The next prominent episode in Sundara kaanda is when Hanuman was taken as a prisoner into Ravana’s court and Ravana orders his tail to be set on fire. The fire did not hurt him at all – again due to the fact of his constant association with the divine – the wind-God,the Fire-God, Sita, Rama – all helped him to cope with the situation. In Sundara kanda,in Hanuman’s own words we can see the explanation for the fire not hurting him:

“Sitaya scha Aanrshamsyaena,tejasa Raghavaschasa pitruscha mama sakhyena na maam dahati pavakah”

He says: “Because of the compassion and grace of Sita, the power of Rama and my father’s friendship with him,the fire diety is not hurting me.”

Here again one can clearly see that even a highly adverse circumstance can be overcome by remembering basic association with the Almighty.

Finally at the end of Sundara kanda Hanuman, having completed his mission successfully,returns and meets all his fellow bretheren,Sugriva,Rama & Lakshmana.

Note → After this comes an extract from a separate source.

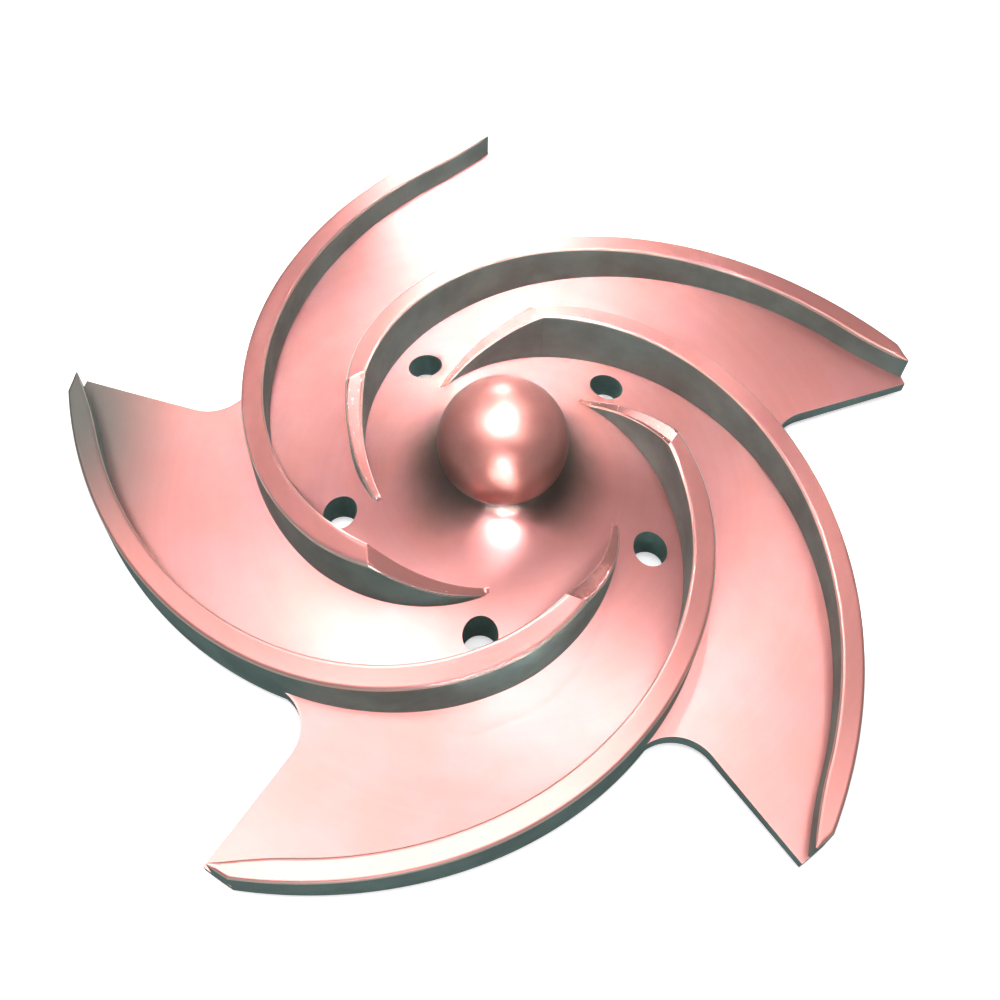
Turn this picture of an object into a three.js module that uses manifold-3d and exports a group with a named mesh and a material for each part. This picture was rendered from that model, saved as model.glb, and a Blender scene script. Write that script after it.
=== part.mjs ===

Firstly, he breaks the news about the success of his mission saying that he did find Sita. He,then,narrates the whole story of his journey to Lanka,his experiences etc . At the end of his narration,very interestingly, Hanuman has the following words on the success of his mission:

“Because of Rama’s prowess and the energy and enthusiasm of you all,I have accomplished the mission that Sugriva entrusted to us.( “Raghavasya Prabhavena Bhavatam chaiva tejasa,Sugrivasya cha kaaryartham maya sarvamanushtitam”). This is an example of highest humility on the part of Hanuman as he attributes his success to evryone over there and to the prowess of Rama. This conduct is highly exemplary to all of us especially in modern day life wherein each one of us is out to grab attention and credit.